→ **STORED DATA**:
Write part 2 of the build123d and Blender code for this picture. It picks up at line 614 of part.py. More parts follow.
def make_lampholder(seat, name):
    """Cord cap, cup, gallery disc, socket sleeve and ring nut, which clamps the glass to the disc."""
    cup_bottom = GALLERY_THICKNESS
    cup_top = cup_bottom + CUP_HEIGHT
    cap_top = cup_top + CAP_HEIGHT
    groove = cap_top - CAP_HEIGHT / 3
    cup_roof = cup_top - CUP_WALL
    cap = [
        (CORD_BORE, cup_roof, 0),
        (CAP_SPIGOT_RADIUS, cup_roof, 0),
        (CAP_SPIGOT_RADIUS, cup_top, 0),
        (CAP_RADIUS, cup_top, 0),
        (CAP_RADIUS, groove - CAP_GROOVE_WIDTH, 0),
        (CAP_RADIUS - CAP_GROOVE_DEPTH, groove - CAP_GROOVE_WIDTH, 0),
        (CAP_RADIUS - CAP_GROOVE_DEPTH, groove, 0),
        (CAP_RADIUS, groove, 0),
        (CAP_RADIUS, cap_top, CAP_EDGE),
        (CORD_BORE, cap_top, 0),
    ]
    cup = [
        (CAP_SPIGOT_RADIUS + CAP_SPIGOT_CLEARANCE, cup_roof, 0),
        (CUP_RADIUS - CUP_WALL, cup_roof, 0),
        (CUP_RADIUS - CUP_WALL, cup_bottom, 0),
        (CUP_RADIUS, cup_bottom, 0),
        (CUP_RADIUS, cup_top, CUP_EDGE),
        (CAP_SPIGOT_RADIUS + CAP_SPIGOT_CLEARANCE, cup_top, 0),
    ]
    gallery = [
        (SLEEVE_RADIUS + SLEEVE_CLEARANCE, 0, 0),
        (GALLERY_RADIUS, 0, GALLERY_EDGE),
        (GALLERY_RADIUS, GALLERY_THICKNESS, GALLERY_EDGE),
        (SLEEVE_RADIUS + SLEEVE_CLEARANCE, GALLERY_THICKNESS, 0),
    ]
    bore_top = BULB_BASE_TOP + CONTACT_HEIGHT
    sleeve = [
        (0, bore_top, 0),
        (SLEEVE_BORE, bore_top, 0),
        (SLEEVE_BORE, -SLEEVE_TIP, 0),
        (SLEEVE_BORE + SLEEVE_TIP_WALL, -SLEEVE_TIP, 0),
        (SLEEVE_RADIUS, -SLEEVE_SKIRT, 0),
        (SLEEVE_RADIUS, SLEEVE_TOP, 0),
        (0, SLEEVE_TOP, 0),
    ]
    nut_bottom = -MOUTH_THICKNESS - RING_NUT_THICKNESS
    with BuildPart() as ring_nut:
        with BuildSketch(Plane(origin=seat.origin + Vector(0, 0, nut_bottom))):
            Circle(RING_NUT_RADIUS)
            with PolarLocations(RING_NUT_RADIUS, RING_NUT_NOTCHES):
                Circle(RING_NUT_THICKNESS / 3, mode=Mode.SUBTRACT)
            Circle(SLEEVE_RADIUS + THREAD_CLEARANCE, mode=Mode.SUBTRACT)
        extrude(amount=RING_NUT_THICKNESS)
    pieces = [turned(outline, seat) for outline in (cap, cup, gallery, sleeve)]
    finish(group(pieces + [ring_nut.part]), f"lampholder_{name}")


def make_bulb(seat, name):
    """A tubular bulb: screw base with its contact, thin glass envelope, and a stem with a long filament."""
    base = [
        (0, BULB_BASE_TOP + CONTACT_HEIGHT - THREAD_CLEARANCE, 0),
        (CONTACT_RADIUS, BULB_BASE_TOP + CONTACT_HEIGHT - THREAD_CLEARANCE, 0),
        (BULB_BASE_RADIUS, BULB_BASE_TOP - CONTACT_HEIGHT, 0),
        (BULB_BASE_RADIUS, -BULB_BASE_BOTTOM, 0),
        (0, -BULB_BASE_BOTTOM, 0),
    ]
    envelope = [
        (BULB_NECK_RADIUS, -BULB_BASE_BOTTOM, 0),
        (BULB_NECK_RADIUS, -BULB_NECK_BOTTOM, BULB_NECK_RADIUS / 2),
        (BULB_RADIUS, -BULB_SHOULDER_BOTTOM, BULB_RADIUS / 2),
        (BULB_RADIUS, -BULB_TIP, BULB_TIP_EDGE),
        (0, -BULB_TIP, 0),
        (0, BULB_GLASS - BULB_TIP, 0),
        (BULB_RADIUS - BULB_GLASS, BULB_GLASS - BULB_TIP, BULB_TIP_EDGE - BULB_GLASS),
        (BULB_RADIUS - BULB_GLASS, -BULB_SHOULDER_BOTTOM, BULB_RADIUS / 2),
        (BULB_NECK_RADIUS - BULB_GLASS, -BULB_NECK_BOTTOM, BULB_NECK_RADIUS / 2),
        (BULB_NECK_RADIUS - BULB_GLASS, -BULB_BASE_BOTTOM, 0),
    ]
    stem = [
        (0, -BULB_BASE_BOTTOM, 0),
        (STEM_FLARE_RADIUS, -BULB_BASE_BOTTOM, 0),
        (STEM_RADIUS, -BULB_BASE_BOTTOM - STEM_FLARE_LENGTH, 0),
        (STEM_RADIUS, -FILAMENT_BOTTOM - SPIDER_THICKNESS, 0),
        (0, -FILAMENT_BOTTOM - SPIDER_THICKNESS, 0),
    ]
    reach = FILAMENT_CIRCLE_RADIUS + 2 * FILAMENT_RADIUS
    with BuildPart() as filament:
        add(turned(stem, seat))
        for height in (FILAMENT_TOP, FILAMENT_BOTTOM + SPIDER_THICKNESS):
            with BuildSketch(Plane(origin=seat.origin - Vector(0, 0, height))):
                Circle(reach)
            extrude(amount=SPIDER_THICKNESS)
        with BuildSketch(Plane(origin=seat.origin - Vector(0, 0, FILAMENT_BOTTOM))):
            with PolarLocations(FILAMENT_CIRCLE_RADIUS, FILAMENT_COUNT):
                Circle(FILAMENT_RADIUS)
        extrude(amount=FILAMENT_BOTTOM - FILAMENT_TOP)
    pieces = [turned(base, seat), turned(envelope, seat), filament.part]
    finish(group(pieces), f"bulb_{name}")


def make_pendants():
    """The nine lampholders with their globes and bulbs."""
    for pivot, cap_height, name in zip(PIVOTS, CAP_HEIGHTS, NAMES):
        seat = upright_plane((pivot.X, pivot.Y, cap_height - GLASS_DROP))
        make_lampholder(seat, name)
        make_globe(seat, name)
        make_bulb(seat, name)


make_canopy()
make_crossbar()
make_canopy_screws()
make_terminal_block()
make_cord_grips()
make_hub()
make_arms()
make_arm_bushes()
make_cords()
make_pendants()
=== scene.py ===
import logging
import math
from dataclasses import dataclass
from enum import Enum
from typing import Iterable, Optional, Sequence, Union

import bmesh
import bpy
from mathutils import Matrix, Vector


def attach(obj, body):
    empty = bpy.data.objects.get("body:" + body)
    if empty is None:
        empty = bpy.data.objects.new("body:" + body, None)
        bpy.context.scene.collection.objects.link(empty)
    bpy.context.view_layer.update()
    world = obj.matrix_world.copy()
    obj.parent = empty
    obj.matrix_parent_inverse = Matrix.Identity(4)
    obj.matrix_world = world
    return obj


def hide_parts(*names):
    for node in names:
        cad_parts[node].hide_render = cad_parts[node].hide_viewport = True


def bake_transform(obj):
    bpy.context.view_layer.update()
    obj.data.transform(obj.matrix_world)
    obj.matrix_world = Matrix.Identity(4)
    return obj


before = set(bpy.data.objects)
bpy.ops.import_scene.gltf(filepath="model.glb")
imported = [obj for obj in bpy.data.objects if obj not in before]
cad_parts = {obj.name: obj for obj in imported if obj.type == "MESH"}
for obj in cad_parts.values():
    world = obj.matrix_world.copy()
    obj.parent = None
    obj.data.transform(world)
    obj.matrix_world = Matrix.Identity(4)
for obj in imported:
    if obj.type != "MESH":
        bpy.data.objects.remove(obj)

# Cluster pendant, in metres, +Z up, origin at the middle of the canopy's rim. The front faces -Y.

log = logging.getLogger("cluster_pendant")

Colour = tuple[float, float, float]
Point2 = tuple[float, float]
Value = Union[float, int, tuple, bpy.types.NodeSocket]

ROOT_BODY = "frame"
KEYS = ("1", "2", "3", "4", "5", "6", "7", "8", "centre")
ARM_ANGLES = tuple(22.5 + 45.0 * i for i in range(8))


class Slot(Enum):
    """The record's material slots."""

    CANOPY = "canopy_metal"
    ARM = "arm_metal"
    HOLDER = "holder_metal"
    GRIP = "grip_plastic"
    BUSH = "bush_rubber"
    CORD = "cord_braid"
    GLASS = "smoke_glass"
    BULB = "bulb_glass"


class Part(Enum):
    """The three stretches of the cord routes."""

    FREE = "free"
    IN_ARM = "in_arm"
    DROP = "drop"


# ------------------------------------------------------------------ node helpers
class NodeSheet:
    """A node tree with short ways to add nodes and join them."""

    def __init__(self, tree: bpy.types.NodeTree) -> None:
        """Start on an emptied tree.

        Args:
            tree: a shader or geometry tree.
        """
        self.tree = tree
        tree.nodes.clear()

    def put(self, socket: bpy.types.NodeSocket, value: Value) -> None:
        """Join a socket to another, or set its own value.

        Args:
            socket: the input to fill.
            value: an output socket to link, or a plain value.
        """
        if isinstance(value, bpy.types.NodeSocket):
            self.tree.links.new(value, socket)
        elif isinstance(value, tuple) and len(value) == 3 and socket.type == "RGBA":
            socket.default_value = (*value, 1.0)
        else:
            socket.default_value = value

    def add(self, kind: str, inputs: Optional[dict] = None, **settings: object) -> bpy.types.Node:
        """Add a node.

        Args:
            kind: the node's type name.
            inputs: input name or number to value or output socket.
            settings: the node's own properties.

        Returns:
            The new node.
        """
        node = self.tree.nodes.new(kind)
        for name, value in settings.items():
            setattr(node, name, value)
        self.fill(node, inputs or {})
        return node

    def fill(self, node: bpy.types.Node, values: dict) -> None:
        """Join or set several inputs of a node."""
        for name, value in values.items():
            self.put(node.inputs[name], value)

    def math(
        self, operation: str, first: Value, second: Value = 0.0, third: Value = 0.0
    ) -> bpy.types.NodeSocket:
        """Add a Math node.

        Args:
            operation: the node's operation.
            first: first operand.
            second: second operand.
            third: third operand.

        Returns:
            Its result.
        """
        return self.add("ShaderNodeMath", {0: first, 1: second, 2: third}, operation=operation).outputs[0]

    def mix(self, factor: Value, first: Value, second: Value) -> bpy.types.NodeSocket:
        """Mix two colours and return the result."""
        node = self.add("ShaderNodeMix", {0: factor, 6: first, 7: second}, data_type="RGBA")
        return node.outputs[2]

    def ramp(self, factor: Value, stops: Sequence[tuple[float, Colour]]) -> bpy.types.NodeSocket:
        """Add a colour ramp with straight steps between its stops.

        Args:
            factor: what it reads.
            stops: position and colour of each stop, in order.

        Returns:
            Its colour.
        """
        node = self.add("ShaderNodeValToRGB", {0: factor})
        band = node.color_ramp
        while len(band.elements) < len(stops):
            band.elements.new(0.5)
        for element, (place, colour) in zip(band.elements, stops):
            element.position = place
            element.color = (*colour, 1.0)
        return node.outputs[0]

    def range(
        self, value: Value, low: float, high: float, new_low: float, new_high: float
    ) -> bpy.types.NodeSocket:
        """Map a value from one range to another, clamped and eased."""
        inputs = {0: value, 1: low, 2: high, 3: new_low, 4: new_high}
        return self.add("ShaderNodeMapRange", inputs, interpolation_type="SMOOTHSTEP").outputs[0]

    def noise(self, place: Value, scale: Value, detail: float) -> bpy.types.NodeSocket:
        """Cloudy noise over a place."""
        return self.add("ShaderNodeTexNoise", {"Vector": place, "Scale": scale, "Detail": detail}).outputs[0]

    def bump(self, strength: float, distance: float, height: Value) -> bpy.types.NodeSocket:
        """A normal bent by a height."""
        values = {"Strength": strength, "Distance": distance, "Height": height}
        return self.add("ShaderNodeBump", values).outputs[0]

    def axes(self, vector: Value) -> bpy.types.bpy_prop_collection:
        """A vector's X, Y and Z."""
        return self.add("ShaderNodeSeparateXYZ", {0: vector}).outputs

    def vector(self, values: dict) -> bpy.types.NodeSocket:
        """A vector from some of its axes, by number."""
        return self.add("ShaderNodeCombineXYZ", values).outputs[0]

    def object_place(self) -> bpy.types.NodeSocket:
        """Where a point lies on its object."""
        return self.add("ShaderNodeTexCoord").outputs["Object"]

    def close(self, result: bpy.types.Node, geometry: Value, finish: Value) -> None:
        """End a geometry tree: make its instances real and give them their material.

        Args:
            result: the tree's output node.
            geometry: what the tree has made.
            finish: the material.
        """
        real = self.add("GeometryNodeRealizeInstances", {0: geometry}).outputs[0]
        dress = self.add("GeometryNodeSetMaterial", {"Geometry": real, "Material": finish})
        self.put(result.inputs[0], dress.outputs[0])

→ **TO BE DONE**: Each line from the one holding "obj.parent = None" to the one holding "# Cluster pendant, in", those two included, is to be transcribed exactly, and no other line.

→ **RESULT OF THIS TASK**:
    obj.parent = None
    obj.data.transform(world)
    obj.matrix_world = Matrix.Identity(4)
for obj in imported:
    if obj.type != "MESH":
        bpy.data.objects.remove(obj)

# Cluster pendant, in metres, +Z up, origin at the middle of the canopy's rim. The front faces -Y.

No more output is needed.